-------- Dataset section

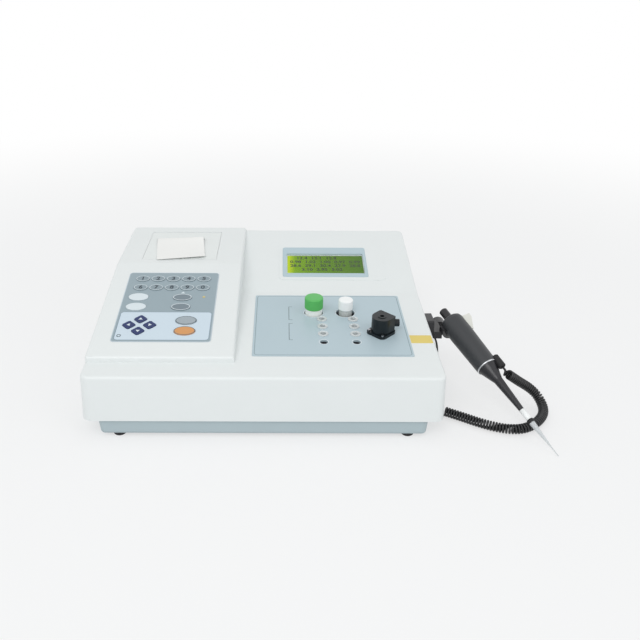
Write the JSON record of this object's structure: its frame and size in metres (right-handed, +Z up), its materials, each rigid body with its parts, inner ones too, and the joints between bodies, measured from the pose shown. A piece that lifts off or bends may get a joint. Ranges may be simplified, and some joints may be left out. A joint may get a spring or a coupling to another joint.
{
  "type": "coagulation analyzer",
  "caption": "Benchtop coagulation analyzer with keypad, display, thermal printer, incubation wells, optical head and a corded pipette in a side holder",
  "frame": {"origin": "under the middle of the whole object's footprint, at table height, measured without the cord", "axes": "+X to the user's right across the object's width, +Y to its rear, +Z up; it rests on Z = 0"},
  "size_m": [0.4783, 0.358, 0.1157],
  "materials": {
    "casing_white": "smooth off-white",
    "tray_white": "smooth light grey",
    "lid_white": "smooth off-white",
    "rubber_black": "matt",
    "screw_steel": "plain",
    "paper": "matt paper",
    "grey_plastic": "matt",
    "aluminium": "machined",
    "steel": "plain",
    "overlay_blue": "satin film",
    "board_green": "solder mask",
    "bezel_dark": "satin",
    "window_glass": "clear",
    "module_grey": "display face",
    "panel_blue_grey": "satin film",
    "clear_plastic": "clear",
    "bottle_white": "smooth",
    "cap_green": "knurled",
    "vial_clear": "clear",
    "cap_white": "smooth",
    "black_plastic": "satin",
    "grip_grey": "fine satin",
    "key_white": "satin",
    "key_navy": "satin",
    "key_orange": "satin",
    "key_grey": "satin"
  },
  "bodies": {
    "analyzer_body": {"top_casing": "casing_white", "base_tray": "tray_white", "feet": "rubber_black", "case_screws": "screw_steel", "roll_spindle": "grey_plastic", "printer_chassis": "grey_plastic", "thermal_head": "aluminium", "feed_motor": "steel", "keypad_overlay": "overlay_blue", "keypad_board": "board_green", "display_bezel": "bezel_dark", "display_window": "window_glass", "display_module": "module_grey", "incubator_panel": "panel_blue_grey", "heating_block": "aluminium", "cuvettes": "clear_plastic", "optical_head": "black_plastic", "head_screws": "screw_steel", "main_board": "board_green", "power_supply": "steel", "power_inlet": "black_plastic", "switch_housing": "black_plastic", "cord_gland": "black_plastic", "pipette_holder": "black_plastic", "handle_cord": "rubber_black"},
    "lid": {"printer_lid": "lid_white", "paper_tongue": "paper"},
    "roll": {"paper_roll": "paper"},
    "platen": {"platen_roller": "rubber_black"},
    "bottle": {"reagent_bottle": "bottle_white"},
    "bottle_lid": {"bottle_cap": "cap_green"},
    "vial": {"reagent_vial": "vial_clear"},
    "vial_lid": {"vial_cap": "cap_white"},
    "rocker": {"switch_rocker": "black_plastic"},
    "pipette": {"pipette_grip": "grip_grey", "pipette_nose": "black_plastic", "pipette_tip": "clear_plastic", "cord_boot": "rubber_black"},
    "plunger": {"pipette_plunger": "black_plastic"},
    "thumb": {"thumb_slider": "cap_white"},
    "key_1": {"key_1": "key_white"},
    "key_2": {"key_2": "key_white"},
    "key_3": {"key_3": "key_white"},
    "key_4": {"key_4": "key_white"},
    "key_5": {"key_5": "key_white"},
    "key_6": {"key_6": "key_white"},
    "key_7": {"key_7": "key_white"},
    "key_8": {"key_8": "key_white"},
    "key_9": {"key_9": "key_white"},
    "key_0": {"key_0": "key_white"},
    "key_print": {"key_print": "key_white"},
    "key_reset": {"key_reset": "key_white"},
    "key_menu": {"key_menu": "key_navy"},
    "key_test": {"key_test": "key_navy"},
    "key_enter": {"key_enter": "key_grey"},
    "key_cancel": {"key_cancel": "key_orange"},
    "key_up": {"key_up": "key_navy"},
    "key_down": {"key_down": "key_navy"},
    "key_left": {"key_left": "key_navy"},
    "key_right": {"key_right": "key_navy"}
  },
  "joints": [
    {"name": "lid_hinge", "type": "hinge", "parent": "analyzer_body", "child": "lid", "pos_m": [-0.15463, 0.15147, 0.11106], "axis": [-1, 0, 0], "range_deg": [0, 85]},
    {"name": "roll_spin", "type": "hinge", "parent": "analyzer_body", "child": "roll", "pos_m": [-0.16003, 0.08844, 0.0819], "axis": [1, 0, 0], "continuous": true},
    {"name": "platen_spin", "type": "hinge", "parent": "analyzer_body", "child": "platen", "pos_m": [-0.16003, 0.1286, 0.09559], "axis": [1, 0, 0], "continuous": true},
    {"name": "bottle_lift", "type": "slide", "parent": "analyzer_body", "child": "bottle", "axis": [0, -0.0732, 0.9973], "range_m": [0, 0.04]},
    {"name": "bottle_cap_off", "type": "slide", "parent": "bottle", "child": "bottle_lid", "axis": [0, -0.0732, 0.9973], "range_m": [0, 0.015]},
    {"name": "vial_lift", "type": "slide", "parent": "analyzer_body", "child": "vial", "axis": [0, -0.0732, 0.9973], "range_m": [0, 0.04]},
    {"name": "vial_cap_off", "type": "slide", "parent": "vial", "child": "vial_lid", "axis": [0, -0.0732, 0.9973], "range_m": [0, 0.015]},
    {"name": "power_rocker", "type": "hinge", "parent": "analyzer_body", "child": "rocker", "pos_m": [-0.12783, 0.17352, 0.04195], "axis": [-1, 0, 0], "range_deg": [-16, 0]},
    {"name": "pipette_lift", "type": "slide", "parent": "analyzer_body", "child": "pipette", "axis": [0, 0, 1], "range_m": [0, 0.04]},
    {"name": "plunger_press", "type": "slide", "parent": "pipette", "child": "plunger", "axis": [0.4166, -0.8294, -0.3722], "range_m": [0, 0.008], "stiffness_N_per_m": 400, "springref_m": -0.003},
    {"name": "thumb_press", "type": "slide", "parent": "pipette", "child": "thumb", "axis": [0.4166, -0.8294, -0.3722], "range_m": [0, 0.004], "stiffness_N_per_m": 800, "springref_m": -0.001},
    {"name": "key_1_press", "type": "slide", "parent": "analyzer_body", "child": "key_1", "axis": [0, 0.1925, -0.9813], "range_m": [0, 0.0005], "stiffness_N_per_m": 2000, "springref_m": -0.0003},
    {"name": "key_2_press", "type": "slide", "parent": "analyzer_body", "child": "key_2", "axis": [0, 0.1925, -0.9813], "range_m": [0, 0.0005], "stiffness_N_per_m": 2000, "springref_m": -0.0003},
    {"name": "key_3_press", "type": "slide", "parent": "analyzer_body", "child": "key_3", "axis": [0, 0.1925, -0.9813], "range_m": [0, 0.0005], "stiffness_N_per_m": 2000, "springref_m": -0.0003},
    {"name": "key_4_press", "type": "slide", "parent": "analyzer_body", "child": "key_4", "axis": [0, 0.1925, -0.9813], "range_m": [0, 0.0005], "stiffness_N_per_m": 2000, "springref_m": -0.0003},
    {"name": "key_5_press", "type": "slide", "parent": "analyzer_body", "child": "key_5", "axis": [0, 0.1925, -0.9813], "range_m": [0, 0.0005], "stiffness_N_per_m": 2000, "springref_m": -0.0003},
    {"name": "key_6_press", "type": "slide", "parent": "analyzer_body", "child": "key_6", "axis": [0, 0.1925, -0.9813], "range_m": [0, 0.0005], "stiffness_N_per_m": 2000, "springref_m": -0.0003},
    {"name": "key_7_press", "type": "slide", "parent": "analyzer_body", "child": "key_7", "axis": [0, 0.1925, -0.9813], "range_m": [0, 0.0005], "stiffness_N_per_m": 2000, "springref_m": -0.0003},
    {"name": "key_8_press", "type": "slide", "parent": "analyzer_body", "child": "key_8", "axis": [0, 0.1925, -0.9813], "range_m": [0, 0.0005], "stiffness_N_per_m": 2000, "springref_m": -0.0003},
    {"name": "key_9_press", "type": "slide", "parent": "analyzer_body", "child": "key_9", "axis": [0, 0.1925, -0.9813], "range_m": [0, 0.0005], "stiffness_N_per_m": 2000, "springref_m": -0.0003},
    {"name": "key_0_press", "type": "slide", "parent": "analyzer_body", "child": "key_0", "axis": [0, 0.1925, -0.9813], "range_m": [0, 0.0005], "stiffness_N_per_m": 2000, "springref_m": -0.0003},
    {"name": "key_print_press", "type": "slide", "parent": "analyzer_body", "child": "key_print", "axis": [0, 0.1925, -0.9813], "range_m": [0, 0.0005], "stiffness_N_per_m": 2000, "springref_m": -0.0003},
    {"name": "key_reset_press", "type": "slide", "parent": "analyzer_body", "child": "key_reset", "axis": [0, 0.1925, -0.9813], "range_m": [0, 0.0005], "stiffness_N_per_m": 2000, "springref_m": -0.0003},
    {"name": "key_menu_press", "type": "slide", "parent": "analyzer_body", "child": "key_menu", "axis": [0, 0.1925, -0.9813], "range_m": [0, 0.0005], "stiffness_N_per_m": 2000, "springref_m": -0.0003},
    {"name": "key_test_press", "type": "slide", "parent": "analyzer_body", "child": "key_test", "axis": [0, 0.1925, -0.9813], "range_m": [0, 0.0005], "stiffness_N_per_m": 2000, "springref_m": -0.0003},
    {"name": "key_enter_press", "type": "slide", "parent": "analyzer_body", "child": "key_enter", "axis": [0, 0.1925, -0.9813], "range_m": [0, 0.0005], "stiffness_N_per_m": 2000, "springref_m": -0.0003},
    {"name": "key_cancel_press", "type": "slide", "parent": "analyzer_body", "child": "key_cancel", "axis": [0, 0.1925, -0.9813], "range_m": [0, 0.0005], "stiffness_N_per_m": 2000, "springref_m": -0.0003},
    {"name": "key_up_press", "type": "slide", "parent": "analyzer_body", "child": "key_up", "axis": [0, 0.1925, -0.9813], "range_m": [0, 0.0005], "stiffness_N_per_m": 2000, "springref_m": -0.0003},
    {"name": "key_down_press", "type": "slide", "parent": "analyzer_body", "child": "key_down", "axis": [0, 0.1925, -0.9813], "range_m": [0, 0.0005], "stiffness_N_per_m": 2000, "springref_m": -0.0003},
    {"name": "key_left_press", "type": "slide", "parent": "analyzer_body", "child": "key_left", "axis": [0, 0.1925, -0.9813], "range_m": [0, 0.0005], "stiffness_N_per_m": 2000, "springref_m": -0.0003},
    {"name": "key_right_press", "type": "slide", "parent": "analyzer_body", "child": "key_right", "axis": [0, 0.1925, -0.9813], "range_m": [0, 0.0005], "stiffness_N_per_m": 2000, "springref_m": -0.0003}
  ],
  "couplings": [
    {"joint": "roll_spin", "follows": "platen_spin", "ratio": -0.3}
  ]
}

----------------

Stated exercise. Look for the word "joints" in every line of the listing and copy the lines that have it.

Solved exercise.
Write the JSON record of this object's structure: its frame and size in metres (right-handed, +Z up), its materials, each rigid body with its parts, inner ones too, and the joints between bodies, measured from the pose shown. A piece that lifts off or bends may get a joint. Ranges may be simplified, and some joints may be left out. A joint may get a spring or a coupling to another joint.
  "joints": [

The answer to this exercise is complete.